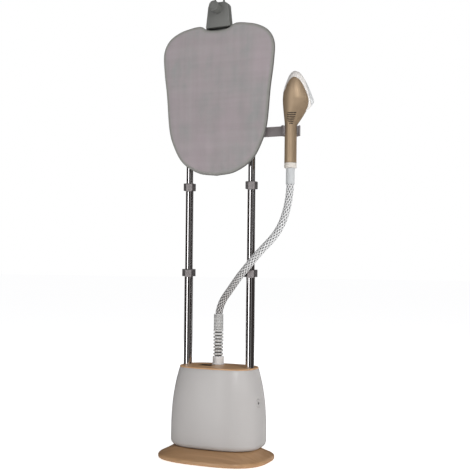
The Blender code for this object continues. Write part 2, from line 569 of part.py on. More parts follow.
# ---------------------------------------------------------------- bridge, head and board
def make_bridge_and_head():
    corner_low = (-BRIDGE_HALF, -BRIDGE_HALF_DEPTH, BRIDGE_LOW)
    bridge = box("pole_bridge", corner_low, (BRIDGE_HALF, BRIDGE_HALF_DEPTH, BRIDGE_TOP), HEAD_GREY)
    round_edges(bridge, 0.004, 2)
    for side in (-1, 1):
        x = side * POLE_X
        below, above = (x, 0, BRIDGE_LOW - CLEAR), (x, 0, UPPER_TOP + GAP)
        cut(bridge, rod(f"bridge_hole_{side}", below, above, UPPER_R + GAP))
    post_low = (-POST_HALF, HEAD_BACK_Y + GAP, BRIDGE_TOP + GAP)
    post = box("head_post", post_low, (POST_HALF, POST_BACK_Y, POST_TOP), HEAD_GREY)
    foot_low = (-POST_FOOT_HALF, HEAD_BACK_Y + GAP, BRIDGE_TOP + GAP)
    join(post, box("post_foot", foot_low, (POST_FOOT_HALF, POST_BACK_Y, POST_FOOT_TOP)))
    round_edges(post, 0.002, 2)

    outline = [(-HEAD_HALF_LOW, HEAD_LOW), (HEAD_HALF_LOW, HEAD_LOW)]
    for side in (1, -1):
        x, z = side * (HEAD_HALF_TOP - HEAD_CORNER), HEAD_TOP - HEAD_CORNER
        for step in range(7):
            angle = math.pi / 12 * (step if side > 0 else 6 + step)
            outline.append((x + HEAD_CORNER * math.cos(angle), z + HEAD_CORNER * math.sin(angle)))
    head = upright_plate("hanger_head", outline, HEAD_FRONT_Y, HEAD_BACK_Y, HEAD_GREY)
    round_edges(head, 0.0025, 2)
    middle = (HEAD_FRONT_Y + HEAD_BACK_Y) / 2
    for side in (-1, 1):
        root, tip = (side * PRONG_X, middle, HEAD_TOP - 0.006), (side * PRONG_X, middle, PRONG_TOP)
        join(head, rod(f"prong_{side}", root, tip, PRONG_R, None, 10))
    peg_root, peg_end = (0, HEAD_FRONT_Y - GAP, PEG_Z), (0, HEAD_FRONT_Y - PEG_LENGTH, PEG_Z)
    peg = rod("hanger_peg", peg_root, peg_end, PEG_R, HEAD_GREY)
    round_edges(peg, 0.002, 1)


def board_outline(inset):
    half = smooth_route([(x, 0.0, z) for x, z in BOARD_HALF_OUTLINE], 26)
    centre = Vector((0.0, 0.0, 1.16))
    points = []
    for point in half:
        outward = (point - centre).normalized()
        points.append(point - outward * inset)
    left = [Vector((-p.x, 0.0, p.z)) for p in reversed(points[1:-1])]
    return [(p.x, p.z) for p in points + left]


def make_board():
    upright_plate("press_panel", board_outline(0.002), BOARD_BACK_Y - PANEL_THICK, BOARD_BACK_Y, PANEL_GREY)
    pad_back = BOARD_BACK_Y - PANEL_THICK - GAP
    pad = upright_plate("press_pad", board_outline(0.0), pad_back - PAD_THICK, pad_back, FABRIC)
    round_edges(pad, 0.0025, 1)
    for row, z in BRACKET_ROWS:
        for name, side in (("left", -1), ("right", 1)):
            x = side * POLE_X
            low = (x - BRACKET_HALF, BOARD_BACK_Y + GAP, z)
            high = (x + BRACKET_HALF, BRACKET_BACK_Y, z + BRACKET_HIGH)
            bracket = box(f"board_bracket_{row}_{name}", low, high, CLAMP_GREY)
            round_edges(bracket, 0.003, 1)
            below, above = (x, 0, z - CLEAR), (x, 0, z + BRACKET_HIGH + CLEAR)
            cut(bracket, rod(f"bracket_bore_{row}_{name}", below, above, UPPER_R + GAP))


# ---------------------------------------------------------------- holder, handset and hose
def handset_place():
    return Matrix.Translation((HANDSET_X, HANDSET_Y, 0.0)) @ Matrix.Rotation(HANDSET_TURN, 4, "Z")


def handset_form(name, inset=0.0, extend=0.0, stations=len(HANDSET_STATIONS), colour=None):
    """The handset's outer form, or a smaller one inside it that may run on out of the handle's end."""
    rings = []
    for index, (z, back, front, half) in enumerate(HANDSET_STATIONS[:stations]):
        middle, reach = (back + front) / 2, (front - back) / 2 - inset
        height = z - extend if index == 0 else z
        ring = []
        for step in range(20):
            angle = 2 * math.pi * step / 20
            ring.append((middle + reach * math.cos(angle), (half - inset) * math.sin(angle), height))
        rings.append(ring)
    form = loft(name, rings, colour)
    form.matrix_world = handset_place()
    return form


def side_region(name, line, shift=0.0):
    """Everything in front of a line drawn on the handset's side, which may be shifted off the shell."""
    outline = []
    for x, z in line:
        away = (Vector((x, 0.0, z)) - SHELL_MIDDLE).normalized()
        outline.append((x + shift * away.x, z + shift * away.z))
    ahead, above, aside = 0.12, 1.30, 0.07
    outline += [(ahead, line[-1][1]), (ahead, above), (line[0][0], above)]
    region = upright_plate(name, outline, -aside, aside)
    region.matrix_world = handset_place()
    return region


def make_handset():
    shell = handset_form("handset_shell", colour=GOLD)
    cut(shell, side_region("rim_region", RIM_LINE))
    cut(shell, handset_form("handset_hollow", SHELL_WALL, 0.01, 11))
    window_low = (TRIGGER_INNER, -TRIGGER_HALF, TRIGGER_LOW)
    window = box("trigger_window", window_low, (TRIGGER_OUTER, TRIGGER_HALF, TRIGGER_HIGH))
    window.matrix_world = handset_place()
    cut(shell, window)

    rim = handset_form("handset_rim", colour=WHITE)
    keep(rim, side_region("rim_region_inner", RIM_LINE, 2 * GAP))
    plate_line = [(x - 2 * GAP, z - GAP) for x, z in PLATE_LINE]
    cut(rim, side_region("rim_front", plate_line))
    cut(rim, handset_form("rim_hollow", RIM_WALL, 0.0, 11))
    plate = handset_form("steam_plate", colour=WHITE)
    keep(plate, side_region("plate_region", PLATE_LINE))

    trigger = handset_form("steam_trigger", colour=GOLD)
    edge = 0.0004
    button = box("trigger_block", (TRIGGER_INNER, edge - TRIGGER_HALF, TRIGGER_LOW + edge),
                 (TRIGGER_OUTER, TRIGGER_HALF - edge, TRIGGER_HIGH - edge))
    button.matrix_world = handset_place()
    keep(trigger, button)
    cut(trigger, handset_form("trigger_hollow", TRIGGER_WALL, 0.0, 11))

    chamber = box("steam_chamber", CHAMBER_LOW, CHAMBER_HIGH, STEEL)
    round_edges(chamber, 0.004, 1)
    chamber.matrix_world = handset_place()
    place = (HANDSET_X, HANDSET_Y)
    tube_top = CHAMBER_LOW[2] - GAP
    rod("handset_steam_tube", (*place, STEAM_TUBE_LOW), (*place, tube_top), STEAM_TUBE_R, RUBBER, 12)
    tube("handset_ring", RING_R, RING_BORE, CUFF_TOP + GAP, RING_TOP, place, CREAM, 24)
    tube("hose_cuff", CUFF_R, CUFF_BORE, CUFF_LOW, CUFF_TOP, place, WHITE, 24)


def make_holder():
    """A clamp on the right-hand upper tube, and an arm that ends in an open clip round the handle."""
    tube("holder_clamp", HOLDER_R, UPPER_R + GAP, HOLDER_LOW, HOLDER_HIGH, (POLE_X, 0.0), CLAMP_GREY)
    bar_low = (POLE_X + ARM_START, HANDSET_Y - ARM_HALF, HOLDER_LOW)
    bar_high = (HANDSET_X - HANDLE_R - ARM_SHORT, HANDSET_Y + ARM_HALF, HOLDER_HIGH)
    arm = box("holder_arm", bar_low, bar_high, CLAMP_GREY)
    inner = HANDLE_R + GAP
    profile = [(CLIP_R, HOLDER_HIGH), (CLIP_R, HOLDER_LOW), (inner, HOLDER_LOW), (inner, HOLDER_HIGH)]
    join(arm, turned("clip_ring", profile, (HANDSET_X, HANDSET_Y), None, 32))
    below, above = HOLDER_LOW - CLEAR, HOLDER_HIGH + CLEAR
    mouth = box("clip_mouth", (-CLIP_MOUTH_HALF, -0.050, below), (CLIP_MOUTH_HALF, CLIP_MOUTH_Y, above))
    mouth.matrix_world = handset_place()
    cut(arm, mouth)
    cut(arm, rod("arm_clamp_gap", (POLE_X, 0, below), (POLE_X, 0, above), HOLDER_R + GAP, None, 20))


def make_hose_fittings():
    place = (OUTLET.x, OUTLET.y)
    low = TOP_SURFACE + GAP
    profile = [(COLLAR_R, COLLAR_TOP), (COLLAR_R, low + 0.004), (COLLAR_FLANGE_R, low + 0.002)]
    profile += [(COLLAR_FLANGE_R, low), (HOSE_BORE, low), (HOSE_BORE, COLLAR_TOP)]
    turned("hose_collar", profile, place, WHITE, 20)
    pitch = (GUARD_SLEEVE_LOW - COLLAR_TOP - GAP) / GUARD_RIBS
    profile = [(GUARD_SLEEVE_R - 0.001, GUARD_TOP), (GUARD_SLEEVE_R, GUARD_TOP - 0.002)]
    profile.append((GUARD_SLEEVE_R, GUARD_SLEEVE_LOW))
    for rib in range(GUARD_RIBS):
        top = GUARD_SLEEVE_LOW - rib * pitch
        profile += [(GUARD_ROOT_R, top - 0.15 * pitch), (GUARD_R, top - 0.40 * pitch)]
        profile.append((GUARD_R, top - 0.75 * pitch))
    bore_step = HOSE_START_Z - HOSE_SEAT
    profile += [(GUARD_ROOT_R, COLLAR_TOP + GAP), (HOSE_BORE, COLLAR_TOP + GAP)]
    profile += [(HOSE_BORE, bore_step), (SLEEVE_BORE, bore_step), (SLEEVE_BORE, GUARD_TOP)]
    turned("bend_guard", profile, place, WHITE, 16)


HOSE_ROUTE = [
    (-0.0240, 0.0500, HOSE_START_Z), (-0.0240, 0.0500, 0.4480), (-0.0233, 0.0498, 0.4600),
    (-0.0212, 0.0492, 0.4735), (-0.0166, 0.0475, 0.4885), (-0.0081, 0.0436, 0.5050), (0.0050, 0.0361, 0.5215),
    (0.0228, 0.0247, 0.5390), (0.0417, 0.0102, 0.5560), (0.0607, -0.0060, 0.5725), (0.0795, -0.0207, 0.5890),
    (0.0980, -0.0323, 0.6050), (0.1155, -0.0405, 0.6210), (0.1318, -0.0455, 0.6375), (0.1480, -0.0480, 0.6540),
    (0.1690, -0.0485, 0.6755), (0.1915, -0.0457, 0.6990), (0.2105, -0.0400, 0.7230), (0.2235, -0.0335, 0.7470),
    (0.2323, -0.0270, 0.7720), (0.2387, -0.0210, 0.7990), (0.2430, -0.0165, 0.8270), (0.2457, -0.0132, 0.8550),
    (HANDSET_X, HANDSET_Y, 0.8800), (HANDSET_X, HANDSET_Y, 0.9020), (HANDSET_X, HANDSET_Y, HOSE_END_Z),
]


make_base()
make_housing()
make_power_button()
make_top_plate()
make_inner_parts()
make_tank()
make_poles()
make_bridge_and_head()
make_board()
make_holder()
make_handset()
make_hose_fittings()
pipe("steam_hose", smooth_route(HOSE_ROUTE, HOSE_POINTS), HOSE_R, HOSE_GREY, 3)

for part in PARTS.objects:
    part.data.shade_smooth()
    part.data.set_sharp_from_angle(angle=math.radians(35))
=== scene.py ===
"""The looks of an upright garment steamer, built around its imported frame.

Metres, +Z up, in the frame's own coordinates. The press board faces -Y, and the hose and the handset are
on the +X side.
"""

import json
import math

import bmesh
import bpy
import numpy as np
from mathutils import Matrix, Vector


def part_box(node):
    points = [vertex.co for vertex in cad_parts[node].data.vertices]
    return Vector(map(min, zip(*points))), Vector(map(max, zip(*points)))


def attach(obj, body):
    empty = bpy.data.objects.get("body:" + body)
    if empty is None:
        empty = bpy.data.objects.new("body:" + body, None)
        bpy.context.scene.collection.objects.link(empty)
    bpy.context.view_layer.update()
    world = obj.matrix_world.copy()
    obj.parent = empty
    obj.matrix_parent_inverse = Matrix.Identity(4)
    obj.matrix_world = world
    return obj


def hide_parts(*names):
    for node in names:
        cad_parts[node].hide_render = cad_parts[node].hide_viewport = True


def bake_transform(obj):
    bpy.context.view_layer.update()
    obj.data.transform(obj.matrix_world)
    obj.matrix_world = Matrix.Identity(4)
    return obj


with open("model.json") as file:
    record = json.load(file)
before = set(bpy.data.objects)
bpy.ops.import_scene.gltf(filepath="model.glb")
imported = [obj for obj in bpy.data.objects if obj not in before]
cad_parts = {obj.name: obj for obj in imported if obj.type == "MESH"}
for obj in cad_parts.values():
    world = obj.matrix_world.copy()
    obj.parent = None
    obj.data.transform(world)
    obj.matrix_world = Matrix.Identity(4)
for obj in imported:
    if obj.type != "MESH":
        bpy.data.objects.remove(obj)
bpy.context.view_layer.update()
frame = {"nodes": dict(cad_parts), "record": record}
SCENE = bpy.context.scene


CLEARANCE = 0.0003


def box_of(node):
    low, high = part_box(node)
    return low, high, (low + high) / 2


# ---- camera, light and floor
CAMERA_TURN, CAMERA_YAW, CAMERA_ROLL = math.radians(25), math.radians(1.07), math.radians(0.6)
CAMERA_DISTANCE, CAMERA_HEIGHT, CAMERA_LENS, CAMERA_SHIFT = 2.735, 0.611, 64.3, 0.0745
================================
- _What to produce_
Exactly as they appear, please write out the lines from the opening of the listing above down to the line containing "round_edges(peg, 0.002, 1)", with both end lines included.

- _Output for this task_
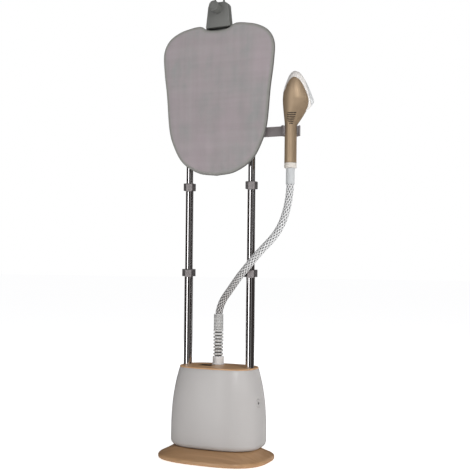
The Blender code for this object continues. Write part 2, from line 569 of part.py on. More parts follow.
# ---------------------------------------------------------------- bridge, head and board
def make_bridge_and_head():
    corner_low = (-BRIDGE_HALF, -BRIDGE_HALF_DEPTH, BRIDGE_LOW)
    bridge = box("pole_bridge", corner_low, (BRIDGE_HALF, BRIDGE_HALF_DEPTH, BRIDGE_TOP), HEAD_GREY)
    round_edges(bridge, 0.004, 2)
    for side in (-1, 1):
        x = side * POLE_X
        below, above = (x, 0, BRIDGE_LOW - CLEAR), (x, 0, UPPER_TOP + GAP)
        cut(bridge, rod(f"bridge_hole_{side}", below, above, UPPER_R + GAP))
    post_low = (-POST_HALF, HEAD_BACK_Y + GAP, BRIDGE_TOP + GAP)
    post = box("head_post", post_low, (POST_HALF, POST_BACK_Y, POST_TOP), HEAD_GREY)
    foot_low = (-POST_FOOT_HALF, HEAD_BACK_Y + GAP, BRIDGE_TOP + GAP)
    join(post, box("post_foot", foot_low, (POST_FOOT_HALF, POST_BACK_Y, POST_FOOT_TOP)))
    round_edges(post, 0.002, 2)

    outline = [(-HEAD_HALF_LOW, HEAD_LOW), (HEAD_HALF_LOW, HEAD_LOW)]
    for side in (1, -1):
        x, z = side * (HEAD_HALF_TOP - HEAD_CORNER), HEAD_TOP - HEAD_CORNER
        for step in range(7):
            angle = math.pi / 12 * (step if side > 0 else 6 + step)
            outline.append((x + HEAD_CORNER * math.cos(angle), z + HEAD_CORNER * math.sin(angle)))
    head = upright_plate("hanger_head", outline, HEAD_FRONT_Y, HEAD_BACK_Y, HEAD_GREY)
    round_edges(head, 0.0025, 2)
    middle = (HEAD_FRONT_Y + HEAD_BACK_Y) / 2
    for side in (-1, 1):
        root, tip = (side * PRONG_X, middle, HEAD_TOP - 0.006), (side * PRONG_X, middle, PRONG_TOP)
        join(head, rod(f"prong_{side}", root, tip, PRONG_R, None, 10))
    peg_root, peg_end = (0, HEAD_FRONT_Y - GAP, PEG_Z), (0, HEAD_FRONT_Y - PEG_LENGTH, PEG_Z)
    peg = rod("hanger_peg", peg_root, peg_end, PEG_R, HEAD_GREY)
    round_edges(peg, 0.002, 1)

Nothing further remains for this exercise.